** begin RECORDED DATA **

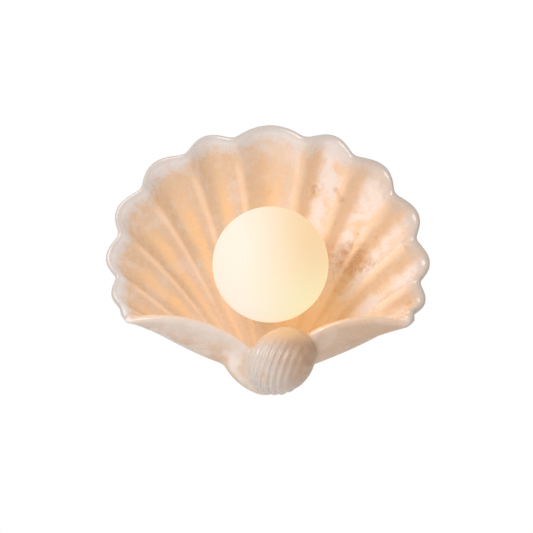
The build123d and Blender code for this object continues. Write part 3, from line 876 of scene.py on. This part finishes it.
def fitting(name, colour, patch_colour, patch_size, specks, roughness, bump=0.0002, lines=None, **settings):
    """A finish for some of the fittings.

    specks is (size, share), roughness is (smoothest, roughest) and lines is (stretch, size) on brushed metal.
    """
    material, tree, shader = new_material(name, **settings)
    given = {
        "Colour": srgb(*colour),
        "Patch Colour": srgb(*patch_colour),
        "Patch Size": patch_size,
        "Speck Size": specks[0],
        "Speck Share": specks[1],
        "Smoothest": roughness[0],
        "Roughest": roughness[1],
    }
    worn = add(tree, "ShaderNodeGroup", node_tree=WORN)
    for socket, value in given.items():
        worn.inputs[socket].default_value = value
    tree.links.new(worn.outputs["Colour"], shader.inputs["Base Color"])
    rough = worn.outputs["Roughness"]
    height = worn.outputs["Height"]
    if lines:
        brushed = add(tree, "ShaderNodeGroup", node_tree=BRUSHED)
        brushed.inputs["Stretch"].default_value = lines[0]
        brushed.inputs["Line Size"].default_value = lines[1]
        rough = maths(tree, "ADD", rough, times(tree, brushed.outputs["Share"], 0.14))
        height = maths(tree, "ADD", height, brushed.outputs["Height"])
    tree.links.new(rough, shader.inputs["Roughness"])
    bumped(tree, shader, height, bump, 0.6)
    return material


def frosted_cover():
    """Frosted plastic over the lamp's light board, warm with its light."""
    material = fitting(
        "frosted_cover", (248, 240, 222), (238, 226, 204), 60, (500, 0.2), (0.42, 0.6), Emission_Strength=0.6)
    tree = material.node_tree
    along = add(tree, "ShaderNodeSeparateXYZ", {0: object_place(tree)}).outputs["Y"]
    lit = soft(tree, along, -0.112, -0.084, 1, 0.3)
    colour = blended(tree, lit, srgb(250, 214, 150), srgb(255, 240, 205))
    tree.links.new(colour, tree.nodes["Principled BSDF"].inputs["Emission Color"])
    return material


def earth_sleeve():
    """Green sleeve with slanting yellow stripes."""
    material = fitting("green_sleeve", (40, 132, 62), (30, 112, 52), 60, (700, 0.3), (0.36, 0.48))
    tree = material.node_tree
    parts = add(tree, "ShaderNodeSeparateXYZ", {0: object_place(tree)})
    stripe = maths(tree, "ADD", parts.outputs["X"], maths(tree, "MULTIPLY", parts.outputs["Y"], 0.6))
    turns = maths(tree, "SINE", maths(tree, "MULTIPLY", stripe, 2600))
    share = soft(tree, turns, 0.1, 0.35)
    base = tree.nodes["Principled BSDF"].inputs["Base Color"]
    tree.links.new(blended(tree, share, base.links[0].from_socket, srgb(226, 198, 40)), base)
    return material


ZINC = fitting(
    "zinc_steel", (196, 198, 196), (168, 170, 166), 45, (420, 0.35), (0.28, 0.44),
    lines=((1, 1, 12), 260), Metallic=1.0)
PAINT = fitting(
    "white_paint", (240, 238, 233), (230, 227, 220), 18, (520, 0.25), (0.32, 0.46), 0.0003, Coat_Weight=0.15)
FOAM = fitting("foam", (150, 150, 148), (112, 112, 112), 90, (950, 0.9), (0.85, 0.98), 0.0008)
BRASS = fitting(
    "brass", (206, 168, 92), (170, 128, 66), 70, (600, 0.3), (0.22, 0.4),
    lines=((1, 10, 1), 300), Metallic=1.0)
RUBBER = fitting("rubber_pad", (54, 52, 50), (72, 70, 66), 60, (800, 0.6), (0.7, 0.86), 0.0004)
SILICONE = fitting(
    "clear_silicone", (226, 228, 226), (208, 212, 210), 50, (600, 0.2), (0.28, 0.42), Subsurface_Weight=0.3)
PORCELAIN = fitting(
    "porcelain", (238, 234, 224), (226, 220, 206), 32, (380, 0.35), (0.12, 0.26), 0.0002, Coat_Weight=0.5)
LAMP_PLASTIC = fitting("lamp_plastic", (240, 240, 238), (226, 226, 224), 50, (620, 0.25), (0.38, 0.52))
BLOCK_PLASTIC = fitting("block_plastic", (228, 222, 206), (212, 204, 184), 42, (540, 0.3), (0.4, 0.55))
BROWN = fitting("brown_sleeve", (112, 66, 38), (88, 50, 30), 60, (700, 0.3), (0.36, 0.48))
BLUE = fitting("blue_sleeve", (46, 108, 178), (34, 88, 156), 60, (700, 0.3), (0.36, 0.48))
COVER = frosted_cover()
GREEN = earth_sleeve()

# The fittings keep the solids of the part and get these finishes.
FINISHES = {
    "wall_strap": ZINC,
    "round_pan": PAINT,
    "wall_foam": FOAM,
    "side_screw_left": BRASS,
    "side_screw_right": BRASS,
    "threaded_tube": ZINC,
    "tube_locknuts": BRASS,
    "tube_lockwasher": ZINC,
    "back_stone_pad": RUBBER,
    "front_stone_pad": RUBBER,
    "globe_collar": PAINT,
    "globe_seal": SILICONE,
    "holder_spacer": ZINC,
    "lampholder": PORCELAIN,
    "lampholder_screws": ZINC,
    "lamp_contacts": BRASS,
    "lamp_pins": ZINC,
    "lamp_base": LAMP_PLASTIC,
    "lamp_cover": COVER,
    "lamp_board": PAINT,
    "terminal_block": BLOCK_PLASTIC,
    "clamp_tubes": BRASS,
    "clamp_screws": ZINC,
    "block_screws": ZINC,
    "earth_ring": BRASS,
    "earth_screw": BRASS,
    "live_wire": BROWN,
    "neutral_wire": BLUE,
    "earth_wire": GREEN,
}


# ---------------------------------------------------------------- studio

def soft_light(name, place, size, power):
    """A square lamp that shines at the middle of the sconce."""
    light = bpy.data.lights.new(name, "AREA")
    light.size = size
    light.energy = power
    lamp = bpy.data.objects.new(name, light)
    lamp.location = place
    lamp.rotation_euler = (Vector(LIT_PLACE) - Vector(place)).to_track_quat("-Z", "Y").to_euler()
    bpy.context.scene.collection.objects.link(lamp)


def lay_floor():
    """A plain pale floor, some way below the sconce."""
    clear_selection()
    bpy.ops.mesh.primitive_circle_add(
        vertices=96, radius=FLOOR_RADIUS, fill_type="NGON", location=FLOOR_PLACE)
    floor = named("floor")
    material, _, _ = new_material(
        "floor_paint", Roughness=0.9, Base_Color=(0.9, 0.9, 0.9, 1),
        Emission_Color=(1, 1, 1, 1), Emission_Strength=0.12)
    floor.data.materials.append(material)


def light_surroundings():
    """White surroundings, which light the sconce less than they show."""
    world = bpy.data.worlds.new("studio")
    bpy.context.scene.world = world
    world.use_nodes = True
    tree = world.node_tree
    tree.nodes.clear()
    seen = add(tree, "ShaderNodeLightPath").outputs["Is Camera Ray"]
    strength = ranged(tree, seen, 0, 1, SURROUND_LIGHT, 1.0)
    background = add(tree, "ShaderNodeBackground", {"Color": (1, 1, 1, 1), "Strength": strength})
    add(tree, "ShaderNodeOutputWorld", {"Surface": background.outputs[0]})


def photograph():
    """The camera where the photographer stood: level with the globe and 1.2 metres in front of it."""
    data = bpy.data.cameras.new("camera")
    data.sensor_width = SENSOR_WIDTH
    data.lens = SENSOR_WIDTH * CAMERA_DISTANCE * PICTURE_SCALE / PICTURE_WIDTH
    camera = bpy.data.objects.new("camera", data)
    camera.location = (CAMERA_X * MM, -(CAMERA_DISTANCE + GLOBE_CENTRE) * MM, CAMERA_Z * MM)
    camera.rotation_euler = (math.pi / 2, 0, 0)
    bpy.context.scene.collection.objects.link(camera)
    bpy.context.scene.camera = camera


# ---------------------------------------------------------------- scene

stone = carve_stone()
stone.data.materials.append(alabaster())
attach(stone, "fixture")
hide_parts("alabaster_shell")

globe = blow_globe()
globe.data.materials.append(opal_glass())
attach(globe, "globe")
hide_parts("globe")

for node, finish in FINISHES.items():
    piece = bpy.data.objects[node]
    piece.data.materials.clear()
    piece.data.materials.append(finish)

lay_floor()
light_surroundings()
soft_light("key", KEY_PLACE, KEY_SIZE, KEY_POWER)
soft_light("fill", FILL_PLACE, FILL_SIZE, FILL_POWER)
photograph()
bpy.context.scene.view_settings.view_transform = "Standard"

** end RECORDED DATA **

- **WHAT TO WORK ON**:
Give again, word for word, the lines of the listing, starting at its first line and ending with the line containing "of the fittings.".

- **THE COMPLETED TASK**:
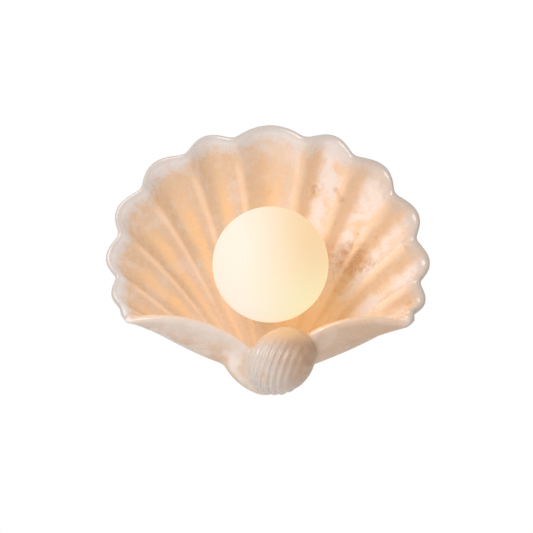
The build123d and Blender code for this object continues. Write part 3, from line 876 of scene.py on. This part finishes it.
def fitting(name, colour, patch_colour, patch_size, specks, roughness, bump=0.0002, lines=None, **settings):
    """A finish for some of the fittings.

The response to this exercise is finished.